= Angular rate sensor =

Devices that directly measure angular rate

Angular rate sensors, ARS, are devices that directly measure angular rate, without integration in conditioning electronics. Gyroscopes also measure angular rate. Generally gyroscopes are able to measure a constant rotation rate, while rate sensors also include devices with a low cut off frequency that is other than zero.

==Technologies==
Main technologies for rate sensors:
- Electromechanical (various types)
- Vibrating structure gyroscopes, including MEMS gyroscopes
- Ring laser gyroscopes
- Fibre optic gyroscopes
- MHD sensors, based on the magnetohydrodynamic effect
- Electrochemical sensors (based on molecular electronic transducer (MET) technology)

===MET sensors===
There are two types of MET rate sensors that directly measure angular rate: one that is able to measure constant angular rate (DC sensitive) and one that is not.

A non–DC-sensitive angular rate sensor consists of a toroid filled with a special electrolyte that moves when the device is rotated about its measurement axis. When this happens the electrolyte flows through the sensing element, which is rigidly fixed inside the channel, and the motion is detected. The output signal is proportional to the angular rate due to internal integration that occurs inside of the sensing element. The cutoff frequency for measurements can be as low as 0.005 Hz.

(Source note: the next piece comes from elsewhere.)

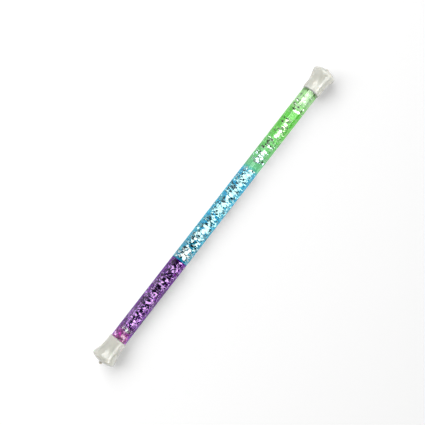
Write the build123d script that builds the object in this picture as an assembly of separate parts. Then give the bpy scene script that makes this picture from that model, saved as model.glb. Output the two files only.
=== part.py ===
from build123d import *
from math import asin, cos, degrees, radians, sin, sqrt
import os
import random

# A sealed glitter wand: a clear tube full of liquid and loose square flakes, tinted in three
# bands, with a flared cap glued on each end. Millimetres. The tube's axis is X, +X is the green
# end, +Z is the side the air bubble floats to, and the origin is the middle of the tube's axis.

# ---- driving dimensions -------------------------------------------------------------------
# tube and its colour films
EXPOSED_LENGTH = 267.5  # tube between the two cap mouths
WAND_DIAMETER = 14.4  # over the colour films
TUBE_WALL = 1.0
FILM_THICKNESS = 0.12
FILM_GAP = 0.02  # film to tube
BLUE_BAND_LENGTH = 100.6  # the middle band; green and purple take the rest

# end caps
SOCKET_DEPTH = 15.0  # how far the tube reaches into a cap
SOCKET_CLEARANCE = 0.05  # cap to film, all round
CAP_MOUTH_WALL = 0.85
CAP_MOUTH_BEVEL = 0.3
CAP_NECK_LENGTH = 7.0  # the nearly straight stretch from the mouth
CAP_NECK_GROWTH = 0.15  # how much the neck's radius grows over that stretch
CAP_FLARE = 2.45  # how far the rim stands out past the mouth's edge
CAP_FLARE_STEEPNESS = 1.7  # the flare's slope at the rim, over its mean slope
CAP_RIM_LAND = 1.6  # the straight outer edge of the rim
CAP_DOME_HEIGHT = 3.6
CAP_END_WALL = 2.4  # cap material over the recess, at the middle
RECESS_LENGTH = 4.1  # the hollow behind the bung
RECESS_LEDGE = 1.55  # how far the socket's floor reaches in over the bung's flange

# stoppers inside the tube's ends
BUNG_FLANGE = 1.4
BUNG_SHANK_LENGTH = 6.0
BUNG_SHANK_GAP = 0.3  # shank to bore, all round
BUNG_RIB_GAP = 0.02  # sealing rib to bore, all round
BUNG_RIB_WIDTH = 0.8
BUNG_RIB_COUNT = 2
SEAT_GAP = 0.05  # between a bung's flange and the faces it sits between

# vent pins in the caps' ends
PIN_HEAD_DIAMETER = 3.3
PIN_HEAD_HEIGHT = 2.0
PIN_SHANK_DIAMETER = 1.6
PIN_TAIL = 1.2  # shank inside the recess
PIN_CLEARANCE = 0.05

# bead of cement at each cap's mouth
BEAD_WIDTH = 0.6  # along the tube
BEAD_HEIGHT = 0.5
BEAD_GAP = 0.02

# liquid and air bubble
LIQUID_GAP = 0.03  # liquid to the walls that hold it
BUBBLE_LENGTH = 25.0
BUBBLE_DEPTH = 3.0
BUBBLE_BELLY_RADIUS = 7.6  # of the round underside
BUBBLE_GAP = 0.12  # bubble to the bore and to the bungs
BUBBLE_POCKET_GAP = 0.06  # bubble to the liquid round it

# glitter: each group of flakes has a lane to itself, a thin coaxial sleeve of room
FLAKE_SIDE = 2.0
FLAKE_THICKNESS = 0.06
LANE_PLAY = 0.2  # how much deeper a lane is than a flake lying straight in it
LANE_GAP = 0.04
LANE_WALL_GAP = 0.16  # outermost lane to the bore
LANE_ROOM = 0.12  # liquid kept clear of a lane
GLITTER_END_GAP = 0.5  # flakes to the bungs
FLAKE_SPACING = 0.1  # least room between neighbours in one group
FLAKE_BUBBLE_ROOM = 0.1  # flakes to the bubble's path above them
FLAKE_TRIES = 6000
SETTLED_SHARE = {"purple": 0.6, "blue": 0.8, "green": 0.8}  # of flakes in the lower half
FLAKE_COUNTS = {
    "purple": {"outer": 150, "middle": 120, "inner": 80},
    "blue": {"outer": 90, "middle": 64, "inner": 44},
    "green": {"outer": 34, "middle": 26, "inner": 18},
}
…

A DC-sensitive angular rate sensor or gyroscope has a more complex design and uses measurement of Coriolis acceleration to determine angular rate.

==Uses==
Angular rate sensors are used in a variety of applications including vehicle handling, crash, biomechanics, and high-rate ballistics testing.
Modern cars typically contain a Yaw-rate sensor which determines how far off-axis a car is "tilting" in a turn.